• EXERCISE INSTRUCTIONS: Return, exactly as written, every line from the first line of the data below through the line that contains "LEVEL_TO_HIGH = (0.10, 0.30)".

◆ ◆ ◆ ◆ ◆ ◆ ◆

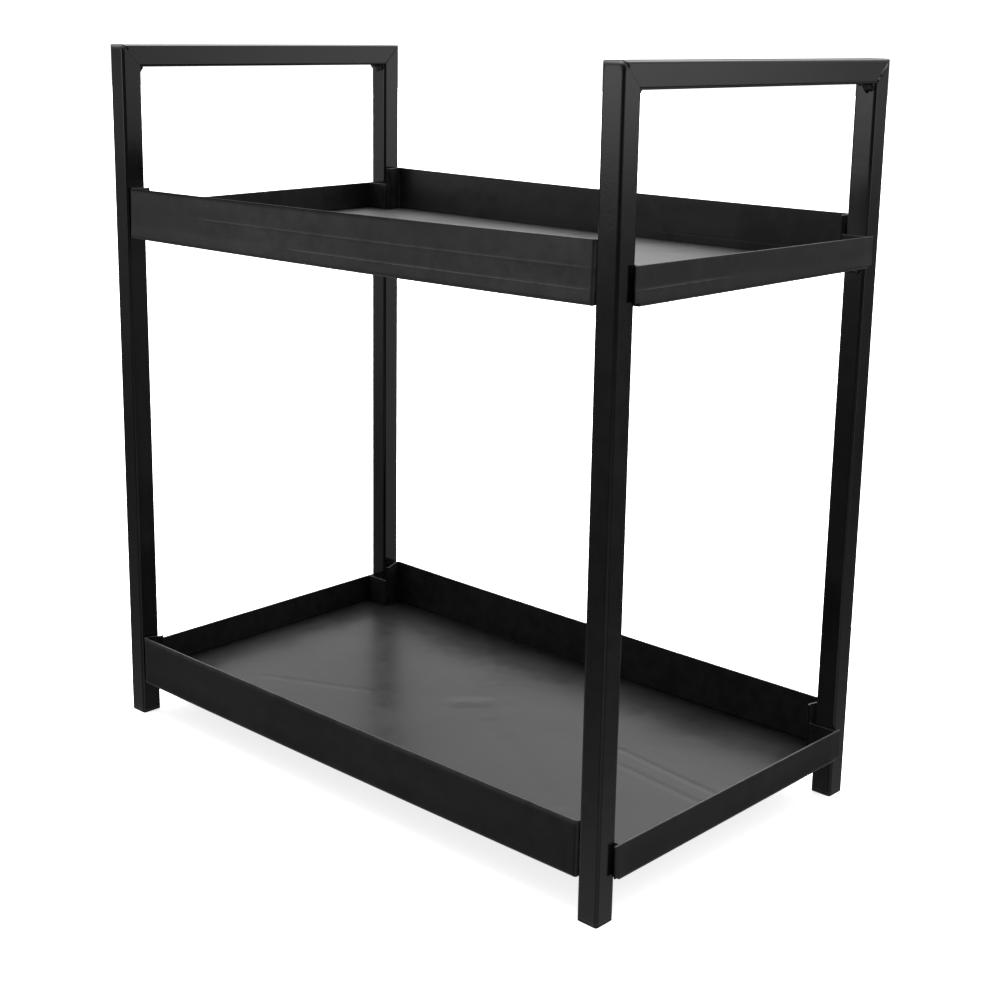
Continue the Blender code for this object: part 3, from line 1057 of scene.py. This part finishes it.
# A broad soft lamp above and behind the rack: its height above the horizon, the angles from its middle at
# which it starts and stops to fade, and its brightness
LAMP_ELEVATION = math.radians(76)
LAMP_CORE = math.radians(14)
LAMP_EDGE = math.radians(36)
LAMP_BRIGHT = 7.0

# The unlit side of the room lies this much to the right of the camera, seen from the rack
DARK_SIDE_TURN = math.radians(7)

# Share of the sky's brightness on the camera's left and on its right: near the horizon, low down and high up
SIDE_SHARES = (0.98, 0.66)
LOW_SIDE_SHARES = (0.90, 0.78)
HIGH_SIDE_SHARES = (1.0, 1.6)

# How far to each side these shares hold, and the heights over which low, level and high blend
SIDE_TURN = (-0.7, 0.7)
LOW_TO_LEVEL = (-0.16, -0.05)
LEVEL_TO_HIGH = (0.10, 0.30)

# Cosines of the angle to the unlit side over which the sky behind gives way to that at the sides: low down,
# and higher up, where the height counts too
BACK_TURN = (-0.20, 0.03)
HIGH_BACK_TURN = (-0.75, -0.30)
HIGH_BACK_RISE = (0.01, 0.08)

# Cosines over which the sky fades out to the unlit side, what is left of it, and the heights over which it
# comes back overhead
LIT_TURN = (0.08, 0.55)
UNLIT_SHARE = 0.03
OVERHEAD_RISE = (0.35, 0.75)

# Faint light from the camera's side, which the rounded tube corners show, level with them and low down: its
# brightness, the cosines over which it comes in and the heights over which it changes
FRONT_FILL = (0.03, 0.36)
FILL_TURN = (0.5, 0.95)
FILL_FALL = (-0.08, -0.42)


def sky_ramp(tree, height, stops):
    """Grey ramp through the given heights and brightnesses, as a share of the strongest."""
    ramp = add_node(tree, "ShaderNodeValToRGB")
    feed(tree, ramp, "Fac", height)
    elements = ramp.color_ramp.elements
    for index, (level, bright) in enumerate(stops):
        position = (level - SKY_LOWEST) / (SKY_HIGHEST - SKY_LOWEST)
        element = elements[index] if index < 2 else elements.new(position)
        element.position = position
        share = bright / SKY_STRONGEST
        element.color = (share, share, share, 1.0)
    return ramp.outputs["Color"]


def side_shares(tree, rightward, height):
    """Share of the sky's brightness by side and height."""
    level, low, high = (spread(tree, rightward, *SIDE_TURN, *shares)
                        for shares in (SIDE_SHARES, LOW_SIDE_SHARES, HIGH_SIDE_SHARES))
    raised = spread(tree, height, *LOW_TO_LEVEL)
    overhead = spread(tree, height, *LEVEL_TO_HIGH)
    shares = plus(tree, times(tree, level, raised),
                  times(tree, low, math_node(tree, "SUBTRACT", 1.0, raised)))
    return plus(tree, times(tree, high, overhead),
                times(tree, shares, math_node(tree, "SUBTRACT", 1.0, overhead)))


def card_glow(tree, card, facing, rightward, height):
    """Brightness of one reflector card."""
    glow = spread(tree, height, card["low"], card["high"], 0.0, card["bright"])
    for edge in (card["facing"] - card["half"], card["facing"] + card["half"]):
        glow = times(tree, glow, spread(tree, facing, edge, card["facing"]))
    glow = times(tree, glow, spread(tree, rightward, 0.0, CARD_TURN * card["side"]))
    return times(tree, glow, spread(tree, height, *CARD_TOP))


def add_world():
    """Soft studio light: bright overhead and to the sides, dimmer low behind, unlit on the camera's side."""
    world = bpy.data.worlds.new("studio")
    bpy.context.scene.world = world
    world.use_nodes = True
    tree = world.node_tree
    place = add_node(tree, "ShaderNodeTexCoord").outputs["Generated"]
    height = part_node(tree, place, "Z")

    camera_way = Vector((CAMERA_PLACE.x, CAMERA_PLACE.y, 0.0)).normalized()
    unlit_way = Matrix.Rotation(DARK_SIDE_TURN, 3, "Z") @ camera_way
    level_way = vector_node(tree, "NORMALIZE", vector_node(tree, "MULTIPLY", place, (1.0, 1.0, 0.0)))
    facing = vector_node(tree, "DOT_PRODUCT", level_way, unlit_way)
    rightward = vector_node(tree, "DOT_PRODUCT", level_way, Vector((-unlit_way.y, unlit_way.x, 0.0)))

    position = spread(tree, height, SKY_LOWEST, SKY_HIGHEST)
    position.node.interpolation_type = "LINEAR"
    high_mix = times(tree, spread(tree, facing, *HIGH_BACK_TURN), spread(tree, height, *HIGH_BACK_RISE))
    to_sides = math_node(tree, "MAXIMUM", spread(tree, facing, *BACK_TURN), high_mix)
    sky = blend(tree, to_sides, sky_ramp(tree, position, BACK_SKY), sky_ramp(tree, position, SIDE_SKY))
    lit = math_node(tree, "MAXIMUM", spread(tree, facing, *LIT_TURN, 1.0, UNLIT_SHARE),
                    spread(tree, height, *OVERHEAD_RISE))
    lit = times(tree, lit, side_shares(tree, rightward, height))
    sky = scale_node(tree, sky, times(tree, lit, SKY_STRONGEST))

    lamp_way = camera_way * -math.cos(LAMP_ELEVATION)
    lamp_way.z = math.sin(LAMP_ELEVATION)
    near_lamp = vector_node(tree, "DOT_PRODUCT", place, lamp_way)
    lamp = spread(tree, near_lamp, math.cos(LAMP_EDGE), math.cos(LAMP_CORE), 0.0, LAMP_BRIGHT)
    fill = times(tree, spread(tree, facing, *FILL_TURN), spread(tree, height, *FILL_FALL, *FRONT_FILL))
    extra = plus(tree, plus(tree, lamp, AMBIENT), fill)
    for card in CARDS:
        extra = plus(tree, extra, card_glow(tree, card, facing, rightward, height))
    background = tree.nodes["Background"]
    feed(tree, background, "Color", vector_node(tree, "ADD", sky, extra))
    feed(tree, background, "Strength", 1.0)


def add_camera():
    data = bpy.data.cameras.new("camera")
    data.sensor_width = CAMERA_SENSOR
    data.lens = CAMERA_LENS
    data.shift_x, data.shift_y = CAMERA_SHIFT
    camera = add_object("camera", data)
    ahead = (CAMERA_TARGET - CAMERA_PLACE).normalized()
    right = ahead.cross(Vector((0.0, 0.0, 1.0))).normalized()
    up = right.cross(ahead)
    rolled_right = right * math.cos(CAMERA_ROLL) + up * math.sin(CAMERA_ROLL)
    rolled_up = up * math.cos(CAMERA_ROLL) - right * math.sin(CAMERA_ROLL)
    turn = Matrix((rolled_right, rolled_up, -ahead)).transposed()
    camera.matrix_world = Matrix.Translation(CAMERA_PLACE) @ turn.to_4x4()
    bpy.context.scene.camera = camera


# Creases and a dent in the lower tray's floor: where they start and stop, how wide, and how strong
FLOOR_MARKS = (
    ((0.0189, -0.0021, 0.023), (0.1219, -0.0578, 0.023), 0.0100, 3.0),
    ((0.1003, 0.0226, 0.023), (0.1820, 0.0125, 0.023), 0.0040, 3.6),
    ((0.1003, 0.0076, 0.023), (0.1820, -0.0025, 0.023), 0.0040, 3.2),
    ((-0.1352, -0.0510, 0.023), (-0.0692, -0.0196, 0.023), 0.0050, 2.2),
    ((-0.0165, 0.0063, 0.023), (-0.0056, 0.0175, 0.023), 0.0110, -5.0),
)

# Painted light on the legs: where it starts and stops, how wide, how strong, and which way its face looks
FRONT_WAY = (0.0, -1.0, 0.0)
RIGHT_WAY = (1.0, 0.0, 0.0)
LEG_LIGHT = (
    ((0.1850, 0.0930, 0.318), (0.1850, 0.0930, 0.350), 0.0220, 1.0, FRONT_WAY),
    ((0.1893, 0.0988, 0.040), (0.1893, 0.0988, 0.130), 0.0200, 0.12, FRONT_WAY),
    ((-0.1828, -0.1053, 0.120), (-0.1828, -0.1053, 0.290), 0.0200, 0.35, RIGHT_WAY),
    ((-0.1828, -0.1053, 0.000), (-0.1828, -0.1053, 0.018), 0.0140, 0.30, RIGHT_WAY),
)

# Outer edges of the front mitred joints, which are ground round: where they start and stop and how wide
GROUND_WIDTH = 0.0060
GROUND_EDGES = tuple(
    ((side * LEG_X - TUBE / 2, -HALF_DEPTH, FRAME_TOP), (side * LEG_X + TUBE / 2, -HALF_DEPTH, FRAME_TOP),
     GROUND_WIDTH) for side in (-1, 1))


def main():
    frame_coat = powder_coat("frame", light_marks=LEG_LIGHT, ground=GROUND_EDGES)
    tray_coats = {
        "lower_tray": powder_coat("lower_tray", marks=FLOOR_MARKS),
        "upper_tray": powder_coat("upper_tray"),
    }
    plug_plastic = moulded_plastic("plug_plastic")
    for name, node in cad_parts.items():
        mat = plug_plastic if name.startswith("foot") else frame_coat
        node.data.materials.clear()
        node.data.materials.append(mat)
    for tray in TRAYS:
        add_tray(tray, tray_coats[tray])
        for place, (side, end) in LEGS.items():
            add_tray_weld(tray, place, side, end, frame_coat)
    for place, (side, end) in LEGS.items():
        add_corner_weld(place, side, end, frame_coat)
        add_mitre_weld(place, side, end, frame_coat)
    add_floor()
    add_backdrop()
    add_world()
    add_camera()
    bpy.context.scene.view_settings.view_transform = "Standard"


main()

◆ ◆ ◆ ◆ ◆ ◆ ◆

• SOLUTION TO THE PROBLEM:
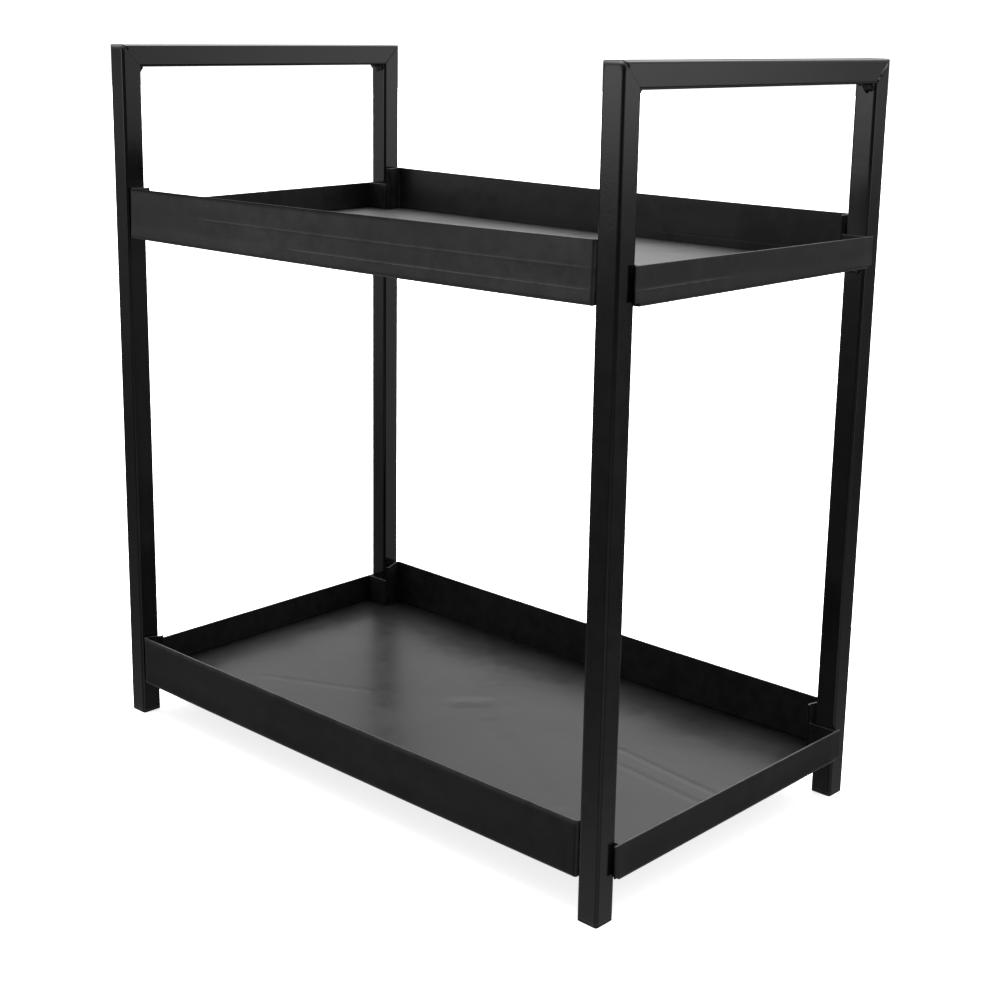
Continue the Blender code for this object: part 3, from line 1057 of scene.py. This part finishes it.
# A broad soft lamp above and behind the rack: its height above the horizon, the angles from its middle at
# which it starts and stops to fade, and its brightness
LAMP_ELEVATION = math.radians(76)
LAMP_CORE = math.radians(14)
LAMP_EDGE = math.radians(36)
LAMP_BRIGHT = 7.0

# The unlit side of the room lies this much to the right of the camera, seen from the rack
DARK_SIDE_TURN = math.radians(7)

# Share of the sky's brightness on the camera's left and on its right: near the horizon, low down and high up
SIDE_SHARES = (0.98, 0.66)
LOW_SIDE_SHARES = (0.90, 0.78)
HIGH_SIDE_SHARES = (1.0, 1.6)

# How far to each side these shares hold, and the heights over which low, level and high blend
SIDE_TURN = (-0.7, 0.7)
LOW_TO_LEVEL = (-0.16, -0.05)
LEVEL_TO_HIGH = (0.10, 0.30)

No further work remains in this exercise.